# Cantor function

I have sometimes liked to learn math from textbooks by doing all, or most, of the exercises. This can be really engaging when it is going well.

A problem I have often run into is that I will get stuck. Sometimes talking about the problem unsticks it. Maybe writing about the problem will, too?

Currently the problem is the "Cantor Function" problem from chapter 6 of Understanding Analysis. Part (a) is easy. Part (b) though feels like it is just on the edge of sight. It feels like it "should" be simple once I figure out how to write it down. The general idea is: Once an interval $$[a, b]$$ is flattened out at say $$y_0 = f_N(x)$$ for $$x \in [a, b]$$, it stays flattened out for good: For all $$n \geq N$$ we have $$f_n(x) = f_N(x) = y_0$$. The plateaus "get closer together." Furthermore, the $$f_n$$s are increasing functions. We should be able to use these two facts to "force" the values to get closer together in a uniform convergence sort of way.

What I'd like to do is say: We can "trap" the values where the sequence of functions is not eventually constant. (Those should turn out to be the points of the Cantor set, but I don't feel like proving it.) Given some $$\epsilon > 0$$ I think we can force points to be close together by looking at the plateaus only. We only need an $$N$$ such that any consecutive pair of boundary points (that is 0 and 1) or plateaus is closer than $$\epsilon$$. Every function $$f_n$$ is increasing, and the plateaus in $$f_N$$ will remain in every $$f_n$$ with $$n \geq N$$. That means that if we can force the plateaus to be close enough in $$f_N$$, then for all $$n \geq N$$, the values of $$f_n$$ in between the plateaus/boundaries must be trapped between the $$f_N$$ values on the consecutive plateaus/boundaries.

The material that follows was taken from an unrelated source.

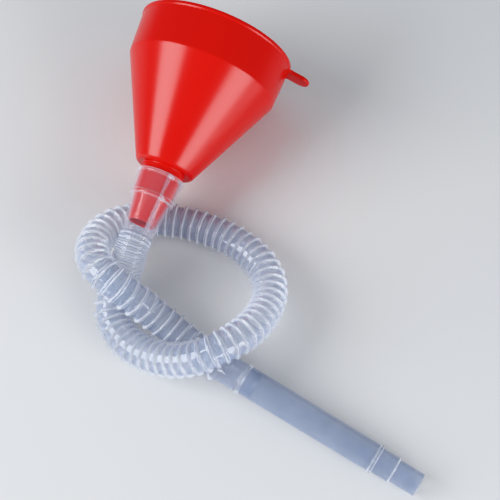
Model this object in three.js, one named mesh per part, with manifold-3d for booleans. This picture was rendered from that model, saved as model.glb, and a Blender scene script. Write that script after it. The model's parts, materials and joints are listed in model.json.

This feels like it should work, but it sounds like a pain to formalize if you can do so at al. Unfortunately I expect the formalization to be important for figuring out (c). So... 🤷‍♂️

I suspect it might be possible to rescue this argument by finding an explicit formula for points inside the plateaus. I have my candidate points, namely those of the form $$k/2^n$$ where $$k, n \in \mathbb{Z_{\geq 0}}$$ and $$k \leq 2^n$$. In fact I think $$f_n$$ is constant at exactly the points $$k/2^n$$ with its value at such points being... $$k/2^n$$. This would be convenient, because if true, then it is obvious which $$N$$ will work: The distance between consecutive boundary points/plateaus would be $$1/2^N$$, so just take $$N$$ such that $$2^{-N} < \epsilon$$.

I'd have to prove that these candidate points work, though. That means writing down the recursion explicitly and probably doing an induction argument, which... eh. Maybe later.